Do you ever find yourself doing the “countdown”? You know, the one that starts Friday and goes until Monday morning? Come on, you know what I’m talking about. You wake up Sunday morning and you have a hot flash of anxiety because you’ve realized you only get one more sleep before you have to crawl out of bed and get back to the office. Where do you suppose that overwhelming feeling comes from? Is it stress? Maybe its exhaustion? If I’m guessing, you probably are stressed and exhausted, but not for the reasons you think you are. Let me explain…
I’ll start first with making sure we’re all on the same page with what stress and exhaustion are and how they relate to one another.
• Stress is essentially a byproduct of demanding circumstances. It affects your health in ways you may not even be aware of, from headaches, to insomnia, to decreased productivity. It impacts your mood, relationships and your work. In short, stress can and does affect every aspect of your life.
• Exhaustion, simply put, is physical and/or mental fatigue and it affects your life in the same ways stress does, but with an added bonus of energy loss.
Now I’m not going to go all WebMD, but hear me when I say, there are absolute hard costs associated with workplace stress and if you’re like the other 99.9% (not a real statistic) of the population, you’re probably the biggest contributor.
What the what? Yep, I said it, you are most likely the chief contributor to your stress and exhaustion. Before you pat yourself on the back for receiving a superlative, I’m not suggesting that because you did an awesome workout today you are the reason you’re tired. I’m saying this because you are likely tolerating things that make you nuts and are either unaware you’re doing it or choosing to do it because it’s seemingly the path of least resistance.
If constant stress has you feeling helpless, disillusioned, and completely exhausted, you may be tolerating things that you just can’t any longer! So, before you hit your breaking point, take a breath – help is on the way and it’s in the form on little baby steps you can do every time you get that overwhelming feeling.
So, let’s say you, at this very moment, are feeling overwhelmed, stressed, exhausted, or some combination of each. You would do these.
Baby Step 1: Identify
Identify what you’re tolerating. Pay attention to how you feel and listen to the thoughts that are in your head. If, for example, you are okay with going to prison for stabbing your star employee because you’ve been tolerating the characteristics shown below, you may need to move to the next step.
• Social Media Addiction
• Negativity or pessimistic attitude
• Sloppiness/Cutting Corners
• Missed deadlines
• Failing to follow through
• Repeating mistakes
• Lack of ownership/failing to take ownership (deflecting)
Baby Step 2: List the effects
Think of or list the effects of what you’re tolerating has on you. In other words, get uber clear on the total cost of each tolerance. It is stunning what the personal impact those seemingly silly tolerances can have on you and how you navigate your day. You’ll see the following feelings creep up out of nowhere!

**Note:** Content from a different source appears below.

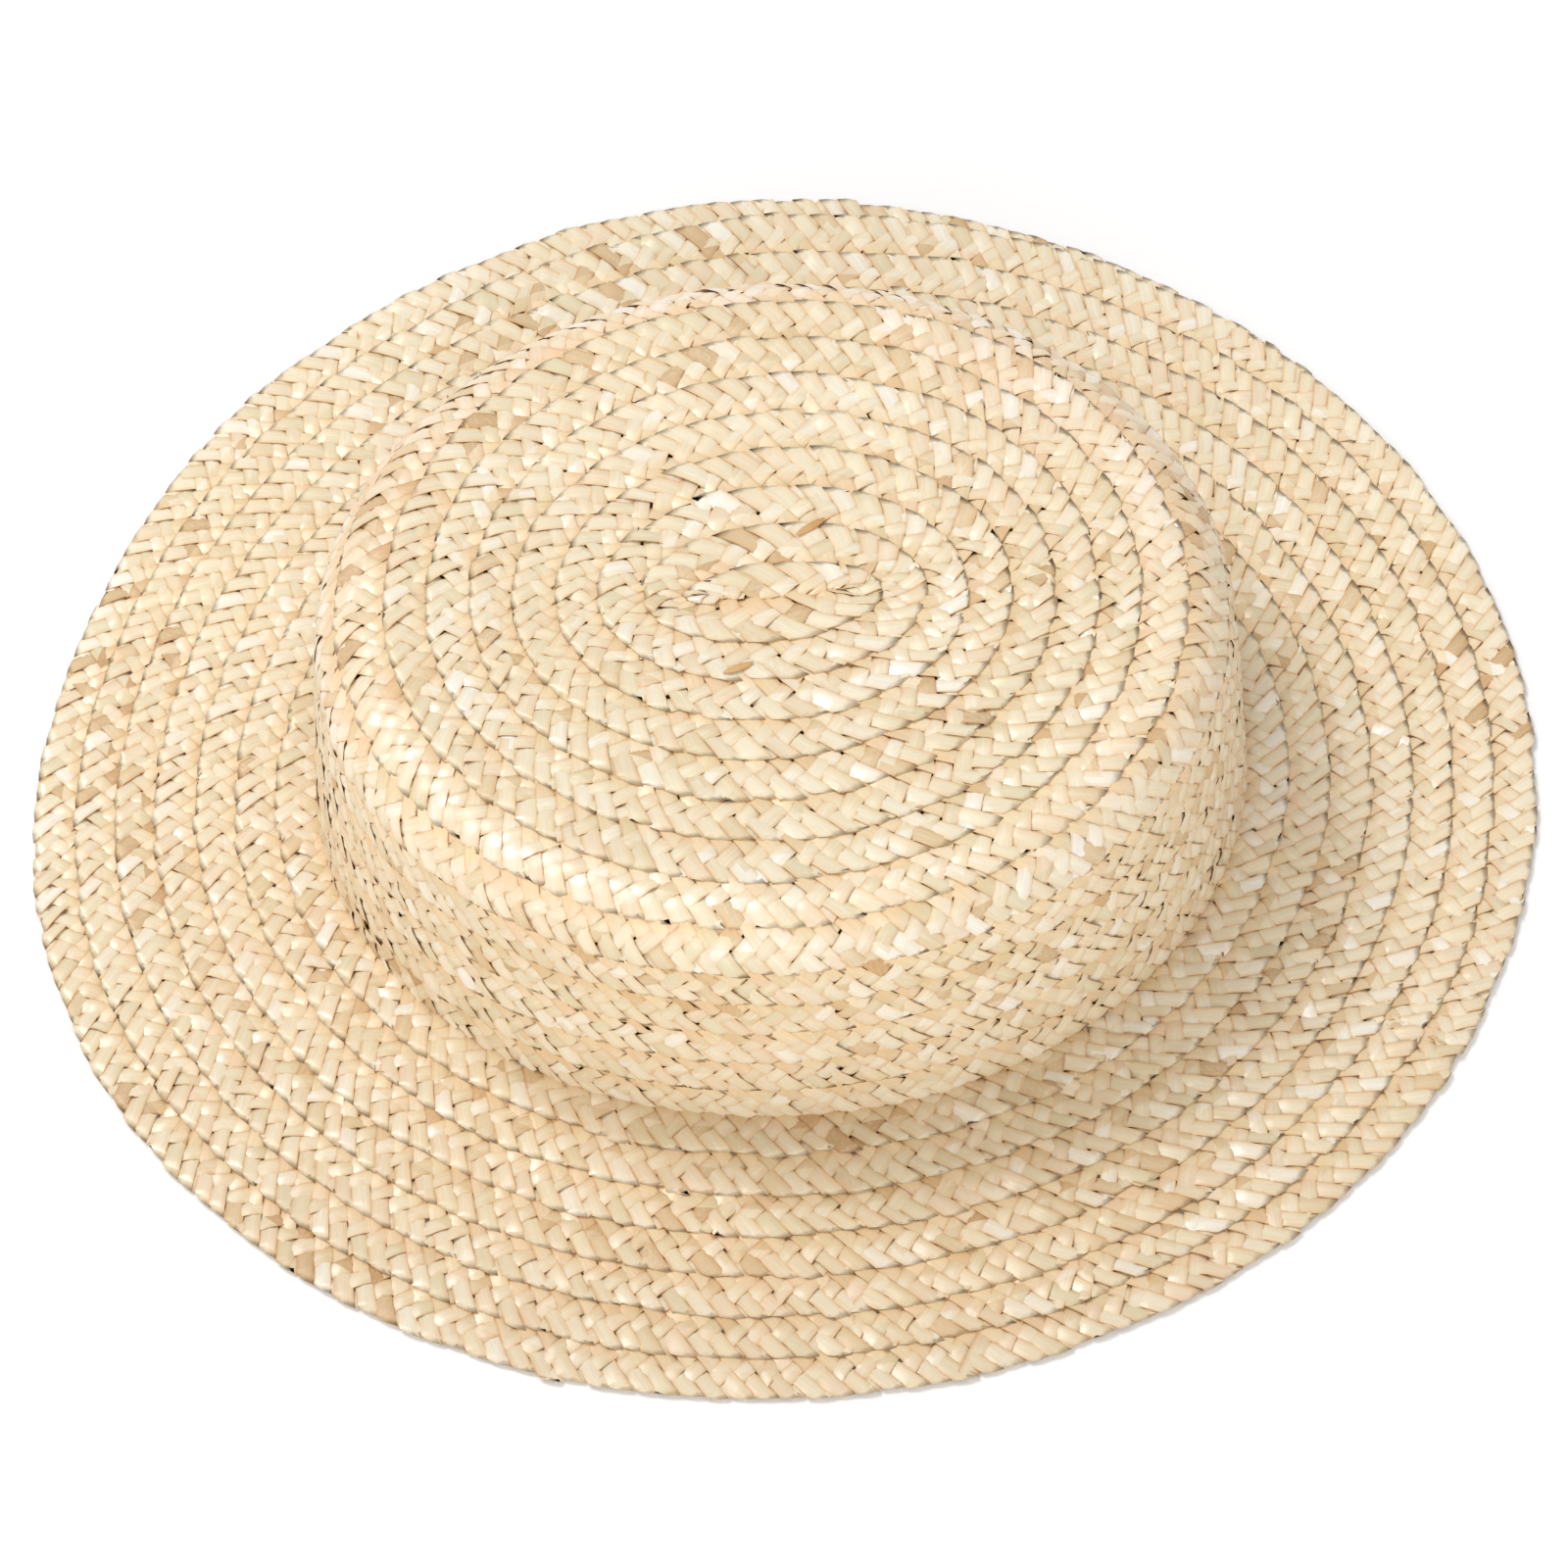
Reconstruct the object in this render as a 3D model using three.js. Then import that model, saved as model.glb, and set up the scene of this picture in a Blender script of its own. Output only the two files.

• Every day is a “bad” day
• You’re exhausted all the time
• The majority of your day is spent on task you find either mind-numbingly dull or completely overwhelming
• You feel like nothing you do makes a difference
• Feelings of failure and self-doubt
• Distracted from tasks
• Loss of motivation and energy
• Decreased commitment/increased distress
• No sense of accomplishment
Baby Step 3: Reframe
Reframe what you’re willing to tolerate & dump the rest.
• The most effective way to combat tolerations is to simply remove them. Get them out of your way so you can move on. Now before you run off and fire someone for misfiling something, understand the difference between mistakes and characteristics. Mistakes will happen occasionally, characteristics are fixtures that will only stop when you stop them.
• This likely means self-discipline in some form. Make sure that you are not, internally, the source of the things you are tolerating. But also, be willing to move to correct the problems you are tolerating outside yourself. Be full of grace if this means correcting someone else’s behavior, but you must bring both love and truth. Bring both mercy and justice to the table.